Although useful, these operations still result in 2D values, and most of our models work with 1D feature vectors. Of course we could simply flatten the image and work with a 1D vector of pixels, but this could easily scale to thousands of features. Therefore, further preprocessing is required, as will see in the following paragraphs.

### 4.2.2. - Block-based Features

Many image descriptors involve summarizing the amount of color or light intensity in an image. While this might give us important information, we are losing a lot of information in our training step if we compute these values over the entire image. In addition, large scenes contain several regions with different characteristics, making summarization values much less representative of the real data. 

To circumvent this problem, many implementations partition the input image into **patches**, which are smaller blocks extracted from the input image. Each patch can then be used as input for a model that supports 2D data like CNNs. 

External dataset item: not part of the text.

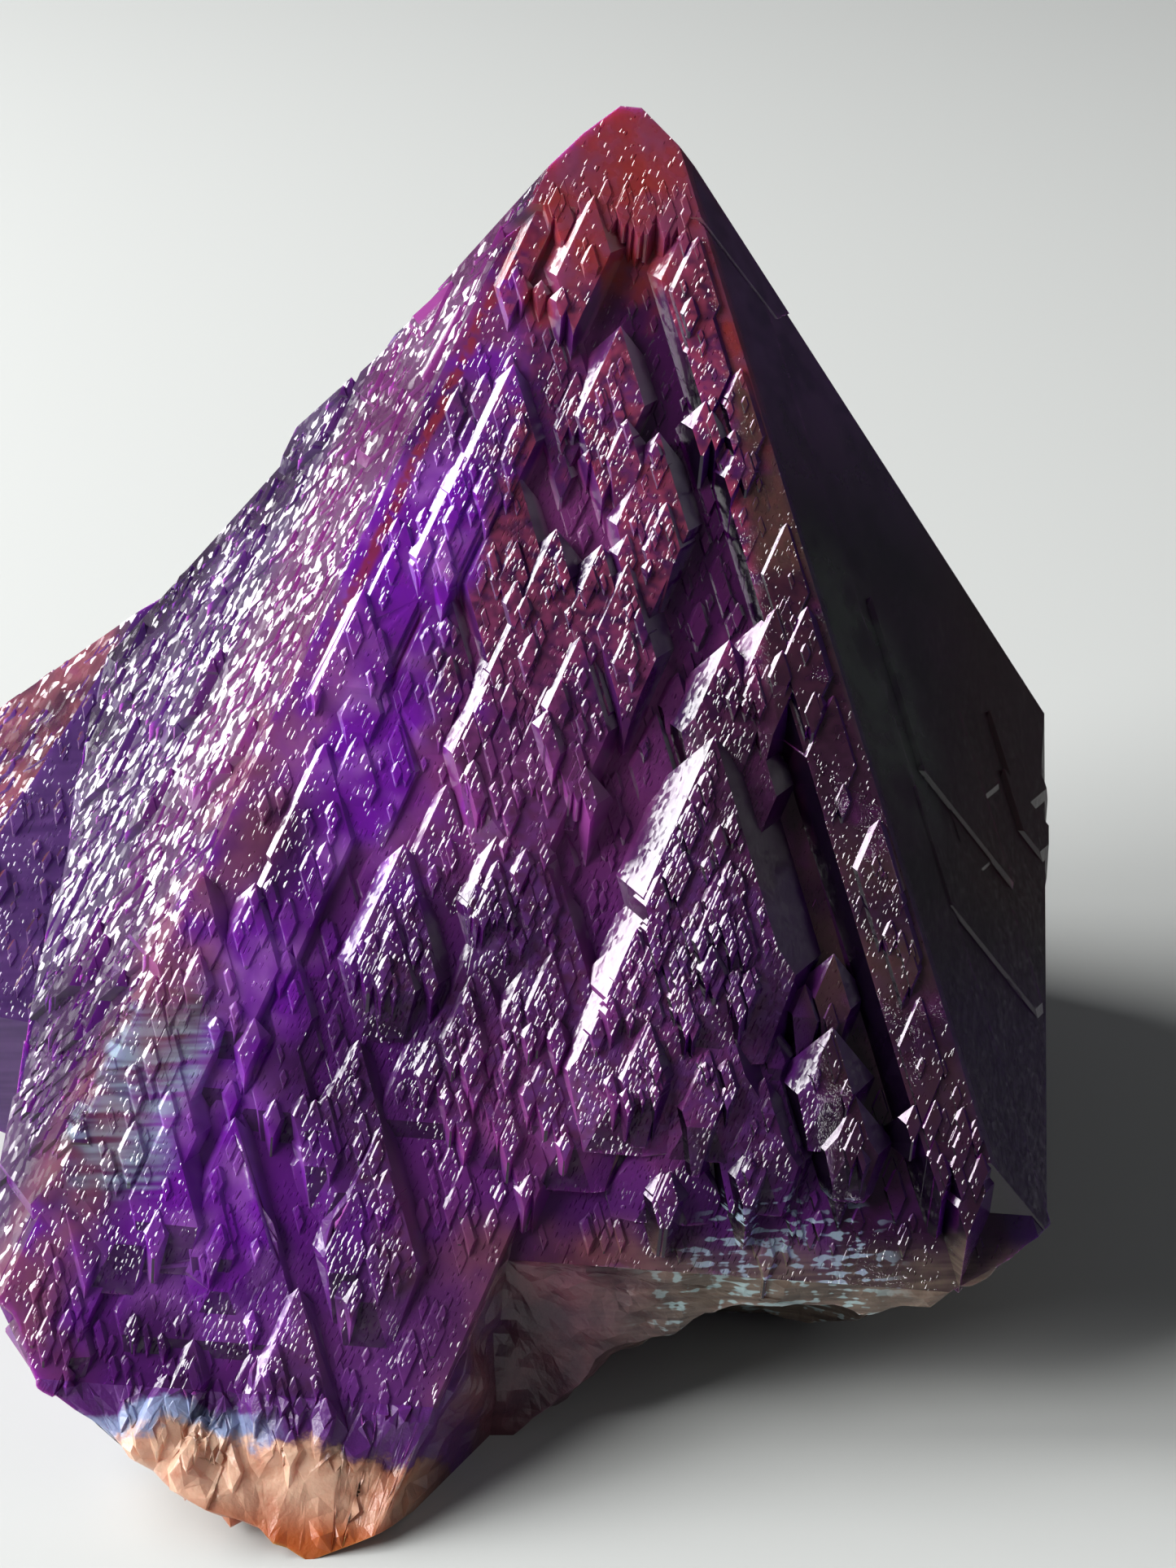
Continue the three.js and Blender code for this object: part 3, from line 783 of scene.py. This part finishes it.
# %% Chalk, haze and peach
chalk = times(patch((12.5, 62.5), (5, 3)), step(tree, grained(band_lines, fine, 1.0), 1.08, 1.18))
haze_lines = lines_every(0.3)
haze = times(patch((-21, 56), (2.6, 6), -0.3), step(tree, haze_lines, 0.3, 0.7))
colour = cover(colour, most(chalk, haze), 0.7, "#a4b8cc")
peach = times(step(tree, root_line, 73.5, 76.5), step(tree, across, -4.0, -8.0))
colour = blend(tree, peach, colour, mottle(broad, 0.4, 0.6, "#b46a4c", "#dcb096"))
print("chalk, haze and peach:", len(tree.nodes), "nodes")

# %% [markdown]
# ## The stained edge
# Iron also clings to edges. The edge between the front and the left face carries a thin red line near
# the top that widens to a brown-pink smear below. Edge stains are often made with Pointiness, which marks
# every edge alike; here only this one is stained, so the distance from it is used.

# %% Stained left edge
shaken = calc(tree, "MULTIPLY", ragged, 0.5)
near_edge = calc(tree, "ABSOLUTE", calc(tree, "ADD", calc(tree, "ADD", across, arris), shaken))
broken_line = times(step(tree, near_edge, 0.5, 0.15), step(tree, fine, 0.3, 0.55))
upper_edge = times(broken_line, in_front, step(tree, down, 6.0, 9.0), step(tree, down, 36.0, 26.0))
lower_edge = times(step(tree, near_edge, 3.2, 1.2), in_front, step(tree, down, 28.0, 36.0))
lower_edge = times(lower_edge, step(tree, broad, 0.3, 0.6))
colour = cover(colour, upper_edge, 0.8, "#902c34")
colour = cover(colour, lower_edge, 0.45, "#8c5060")
print("stained edge:", len(tree.nodes), "nodes")

# %% [markdown]
# ## The companion and the back
# The smaller point beside the large one is lined lilac on its front and stained maroon on its upper left.
# The upright sides at the back, where no dust settled, show plain growth bands. The companion is told from
# the rest by where it is: left of the big point, not at the very front, and below its left face.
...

For traditional models that deal with 1D feature vectors, we can compute several descriptors for each patch. Examples of commmon image descriptors include: pixel mean and variance, gradient mean and variance, and color layout descriptor.Advanced descriptors include Local Binary Patterns (LBP), DAISY, SURF, etc. All of them can be found in the ``skimage`` package.

 
### 4.2.3 - PCA and Histogram-based Features

Some approaches of image classification involve computing the histograms from descriptors. In this case, each histogram bin is used as an input feature for prediction models. The figure below shows of a solution that uses the Principal Components Analysis (PCA) as descriptor. PCA consists of a dimensionality reduction technique that finds linear combinations of the input features that maximize the explained variance. Each successive linear combination (called components) is orthogonal to the previous ones, i.e. there is no linear correlation between components (it is as if each component explains a portion of our data that was not already explained by the others). The approach of using PCA for face detection is also called **Eigenfaces**, and the name comes from the eigenvectors obtained with the PCA method (the components are actually eigenvectors of the covariance matrix).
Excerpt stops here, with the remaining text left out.